Lek Rohim memiliki tanggung jawab yang amat besar sebagai kepala keluarga. Seorang istri tunadaksa, dua anak yang putus sekolah, menjadi alasan mengapa terkadang ia belum pulang hingga larut malam.
“Karena itu saat lagi sepi-sepinya kan? Dan masih bisa banyak dapat [plastik],” sebut lelaki kelahiran 1964.
Ihsan, anak Lek Rohim yang paling bontot ikut menopang tonggak rapuh ekonomi keluarga. Sementara abangnya jadi buruh dodos di sebuah perusahaan sawit, Ihsan ikut menjadi juru parkir di samping sebuah pusat rekreasi keluarga yang juga tempat bermain anak.

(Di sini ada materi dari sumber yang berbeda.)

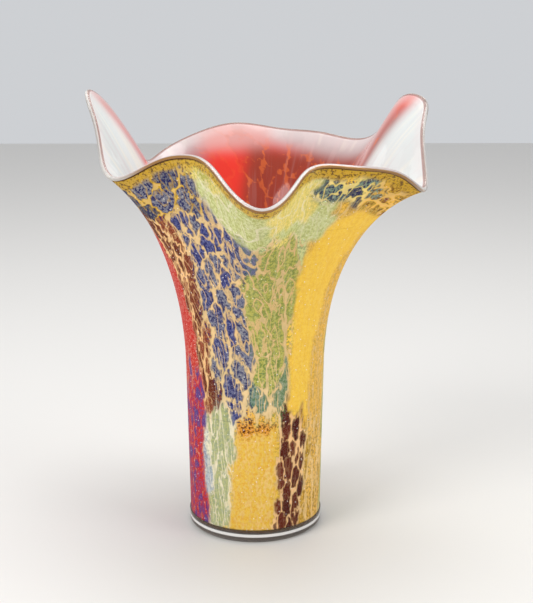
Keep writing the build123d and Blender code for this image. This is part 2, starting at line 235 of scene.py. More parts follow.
# Outlines of the colours as (azimuth, share of the way up); a later one covers an earlier one
PLAN = [
    ("gold", [(-50, 0), (-50, 1.1), (-8, 1.1), (-12, 0.5), (-15, 0)]),
    ("red", [(-200, 1.1), (-192, 0.5), (-188, 0), (-120, 0), (-130, 0.45), (-160, 1.1)]),
    (
        "red_low",
        [
            (-190, 0.33), (-188, 0), (-120, 0), (-125, 0.4), (-142, 0.42), (-150, 0.36), (-158, 0.44),
            (-166, 0.35), (-174, 0.4), (-182, 0.31),
        ],
    ),
    (
        "brown",
        [
            (-194, 1.1), (-184, 0.9), (-170, 0.8), (-159, 0.7), (-151, 0.6), (-144, 0.5), (-139, 0.4),
            (-135, 0.3), (-131, 0.26), (-120, 0.27), (-110, 0.4), (-120, 0.9), (-150, 1.1),
        ],
    ),
    (
        "blue",
        [
            (-184, 1.1), (-172, 0.9), (-154, 0.86), (-143, 0.8), (-139, 0.7), (-136, 0.6), (-133, 0.5),
            (-125, 0.4), (-119, 0.33), (-90, 0.3), (-80, 1.1),
        ],
    ),
    ("blue_top", [(-184, 1.1), (-172, 0.88), (-154, 0.855), (-120, 0.86), (-110, 1.1)]),
    ("blue_low", [(-131, 0.47), (-125, 0.4), (-119, 0.28), (-88, 0.28), (-88, 0.47)]),
    (
        "green",
        [
            (-97, 0.88), (-98, 0.7), (-97, 0.6), (-93, 0.5), (-91, 0.4), (-92, 0.28), (-58, 0.28),
            (-60, 0.8), (-46, 0.87), (-46, 0.93), (-62, 0.95),
        ],
    ),
    ("green_low", [(-91, 0.28), (-90, 0.45), (-78, 0.49), (-63, 0.44), (-60, 0.28)]),
    ("green_top", [(-125, 1.1), (-122, 0.92), (-114, 0.85), (-98, 0.83), (-86, 0.84), (-84, 1.1)]),
    ("olive", [(-124, 1.1), (-121, 0.955), (-112, 0.935), (-104, 0.955), (-100, 1.1)]),
    ("gold", [(-70, 1.1), (-62, 0.95), (-50, 0.87), (-44, 0.86), (-12, 0.86), (-12, 1.1)]),
    (
        "arch",
        [
            (-90, 1.1), (-90, 0.95), (-84, 0.88), (-72, 0.835), (-60, 0.79), (-52, 0.79), (-46, 0.85),
            (-50, 0.89), (-58, 0.9), (-60, 0.94), (-64, 1.1),
        ],
    ),
    (
        "straw",
        [
            (-88, 0.985), (-86, 0.93), (-84, 0.89), (-72, 0.865), (-61, 0.85), (-57, 0.9), (-61, 0.95),
            (-66, 0.985),
        ],
    ),
    ("fleck", [(-60, 0.975), (-63, 0.92), (-58, 0.895), (-50, 0.9), (-40, 0.885), (-36, 0.975)]),
    (
        "yellow",
        [
            (-62, 0.28), (-60, 0.72), (-51, 0.815), (-41, 0.86), (-26, 0.875), (-20, 0.86), (-27, 0.75),
            (-40, 0.45), (-44, 0.28),
        ],
    ),
    ("corner", [(-38, 0.965), (-40, 0.885), (-30, 0.87), (-14, 0.86), (-9, 0.985), (-26, 0.975)]),
    ("tip", [(-31, 0.965), (-29, 0.885), (-14, 0.84), (-6, 0.985)]),
    ("mint", [(-134, 0), (-134, 0.2), (-130, 0.3), (-122, 0.345), (-106, 0.32), (-104, 0.27), (-112, 0)]),
    ("frost", [(-138, 0.1), (-137, 0.31), (-132, 0.31), (-133, 0.1)]),
    ("panel", [(-112, 0), (-110, 0.15), (-104, 0.28), (-98, 0.3), (-72, 0.29), (-73, 0.1), (-76, 0)]),
    ("fringe", [(-103, 0.262), (-104, 0.295), (-90, 0.305), (-73, 0.295), (-73, 0.272), (-88, 0.275)]),
    (
        "burgundy",
        [(-77, 0), (-74, 0.1), (-72, 0.28), (-62, 0.32), (-50, 0.33), (-46, 0.26), (-46, 0.1), (-42, 0)],
    ),
    ("gold_low", [(-49, 0), (-47, 0.1), (-46, 0.29), (-20, 0.29), (-15, 0)]),
    ("leaf", [(-15, 0), (-12, 0.5), (-8, 1.1), (44, 1.1), (36, 0.5), (32, 0)]),
    ("ochre", [(32, 0), (38, 0.2), (33, 0.5), (44, 0.8), (40, 1.1), (96, 1.1), (92, 0.5), (96, 0)]),
    (
        "sky",
        [
            (84, 0), (90, 0.2), (80, 0.45), (86, 0.65), (82, 0.8), (91, 0.95), (88, 1.1), (134, 1.1),
            (138, 0.5), (134, 0),
        ],
    ),
    ("plum", [(-230, 0), (-230, 1.1), (-200, 1.1), (-192, 0.5), (-188, 0)]),
]

# The ruby lining: outlines of its colours as (azimuth, share); a later one covers an earlier one. The pale
# colour at the ears is partly the thin glass and partly a painted reflection.
LINING_COLOURS = {
    "ruby": (0.7, 0.035, 0.02),
    "ember": (0.3, 0.04, 0.02),
    "rose": (0.66, 0.34, 0.31),
    "mauve": (0.55, 0.46, 0.45),
    "dusk": (0.42, 0.18, 0.18),
    # Pale at the ears: thin glass, with a painted reflection in its colour
    "thin_glass_and_sheen": (0.7, 0.75, 0.73),
}
LINING_PLAN = [
    ("ruby", [(-230, -0.1), (-230, 1.1), (230, 1.1), (230, -0.1)]),
    ("ember", [(10, 0), (12, 0.96), (60, 0.94), (92, 0.93), (97, 0.8), (100, 0)]),
    ("mauve", [(30, 0.94), (60, 0.94), (88, 0.955), (88, 1.1), (30, 1.1)]),
    ("rose", [(84, 0.94), (98, 0.92), (116, 0.94), (116, 1.1), (84, 1.1)]),
    ("dusk", [(112, 0.88), (128, 0.83), (148, 0.8), (148, 1.1), (108, 1.1)]),
    ("mauve", [(110, 0.965), (124, 0.935), (146, 0.92), (146, 1.1), (110, 1.1)]),
    ("rose", [(146, 0.9), (158, 0.84), (166, 1.1), (146, 1.1)]),
    # The ears' pale colour, partly a painted reflection
    ("thin_glass_and_sheen", [(160, 0.79), (205, 0.75), (205, 1.1), (166, 1.1)]),
    ("rose", [(20, 0.74), (34, 0.78), (38, 1.1), (14, 1.1)]),
    ("thin_glass_and_sheen", [(-32, 0.7), (15, 0.7), (11, 0.97), (11, 1.1), (-32, 1.1)]),
]

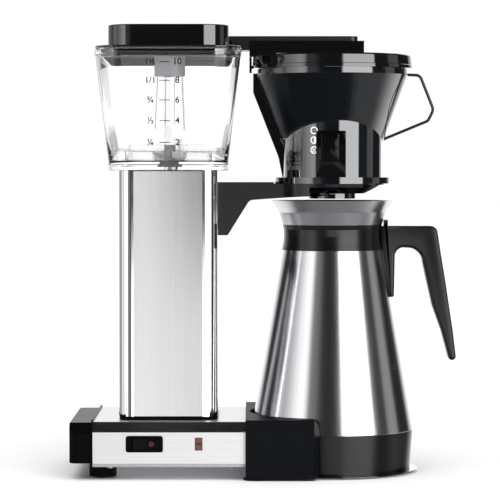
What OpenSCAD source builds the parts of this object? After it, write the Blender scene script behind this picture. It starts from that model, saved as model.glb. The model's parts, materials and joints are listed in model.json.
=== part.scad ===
// Drip coffee maker: a metal base and tower with a clear water tank, an outlet arm,
// a lift-out filter basket with a drip stop, and a double-walled carafe.
// Millimetres. +X runs from the tank to the carafe, -Y is the front, Z = 0 is the table.

/* [Overall] */
// Clear gap between the tank's rim and the basket's lid, which places the brewing axis
basket_gap = 8.65; // [3:0.05:57]
// Brewing axis to the tip of the carafe's handle
handle_reach = 106; // [96:0.1:130]

/* [Base] */
// Height of the rubber feet
foot_h = 11.2; // [9:0.1:16]
// Width of a rubber foot
foot_w = 22.5; // [16:0.1:26]
// Depth of the base housing
base_d = 152; // [144:0.5:190]
// Height of the base from its bottom plate to its top
base_h = 36.8; // [33:0.1:48]
// Wall of the base housing
base_wall = 1.5; // [1:0.1:2.5]
// Depth of the bevel along the top edges
bevel_d = 10; // [6:0.5:13]
// Height of the bevel along the top edges
bevel_h = 7.9; // [5:0.1:10]
// Thickness of the bottom plate
plate_t = 2.8; // [2:0.1:4]
// Length of the black left end cap
cap_l = 19.8; // [16:0.1:26]
// How far the end cap's flange stands proud
cap_lip = 2; // [1:0.1:2.8]
// Depth of the holder's sides past the round cut for the carafe
holder_side = 11; // [8:0.1:30]
// Height of the holder above the base's top
holder_rise = 2.8; // [1:0.1:6]
// Ground clearance below the holder
holder_lift = 1.6; // [1:0.1:3]
// Wall of the holder between the base and the carafe
holder_wall = 3.4; // [2.8:0.1:6]

/* [Switch] */
// Left end of the base housing to the middle of the switch
switch_at = 43.2; // [32:0.1:60]
// Width of the switch frame
bezel_w = 31; // [28:0.1:36]
// Height of the switch frame
bezel_h = 13.6; // [13.2:0.1:15]
// Width of the rocker
rocker_w = 22.4; // [18:0.1:24]
// Height of the rocker
rocker_h = 9; // [7:0.1:9.4]
// Tilt of the rocker to either side
rocker_tilt = 12; // [8:1:14]
// Middle of the switch to the middle of the indicator
indicator_at = 45.2; // [35:0.1:60]
// Width of the indicator lens
indicator_w = 6.4; // [4:0.1:9]
// Height of the indicator lens
indicator_h = 10.8; // [7:0.1:13]

/* [Tower] */
// Left end of the base to the middle of the tower
tower_at = 82; // [78:0.1:90]
// Width of the tower
tower_w = 83.9; // [78:0.1:100]
// Depth of the tower
tower_d = 104; // [94:0.5:124]
// Radius of the tower's corner columns
tower_r = 12; // [9:0.5:13]
// Wall of the tower
tower_wall = 3; // [2.6:0.1:4]
// Width of the brushed front panel
panel_w = 57.8; // [50:0.1:60]
// Thickness of the front panel and of the rear cover
panel_t = 1.5; // [1:0.1:2]
// Thickness of the gasket under the tower
gasket_h = 3; // [2:0.1:5]

/* [Water tank] */
// Width of the tank at its floor
tank_w = 101.7; // [98:0.1:112]
// Depth of the tank at its floor
tank_d = 118; // [112:0.5:136]
// How far each wall leans out over the tank's height
tank_flare = 10.9; // [6:0.1:14]
// Height of the tank
tank_h = 102; // [86:0.5:130]
// Corner radius of the tank
tank_r = 24; // [10:0.5:30]
// Wall of the tank
tank_wall = 2.2; // [1.8:0.1:3]
// Height of the straight skirt below the tank's floor
tank_skirt = 8; // [7:0.1:12]
// Height of the thick rim
tank_rim = 5.4; // [4:0.1:8]

/* [Tank lid] */
// Width of the lid's raised body
lid_w = 102.8; // [92:0.1:110]
// Depth of the lid's raised body
lid_d = 112; // [100:0.5:126]
// Height of the lid above the tank's rim
lid_h = 20.6; // [18.5:0.1:28]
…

Tempat itu persis mimpi buruk. Saat anak-anak seumurannya bermain riang ditemani kedua orang tua mereka, yang bisa Ihsan lakukan cuma menelan ludah. Menelan kecutnya kenyataan.
Ketika burung pipit hampir tiba di sarang, Lek Rohim semakin menjauh bersama becak barang soak miliknya. Mata tua itu tampak lelah: angannya singgah di meja-meja restoran, lapak penjual roti bakar, toko-toko pakaian, kafe-kafe, baliho caleg, serta bendera partai.
Sepekan setelah pertemuan dengan Lek Rohim, aku menemukan segepok kartu nama seorang caleg pria teronggok di atas salah satu meja tempat biasa aku makan siang. Wajahnya membuat aku teringat seseorang yang pernah mencak-mencak dan mencampakkan uang seribuan ke muka Lek Rohim tempo hari. Aku rasa, aku mulai kehilangan nafsu makan.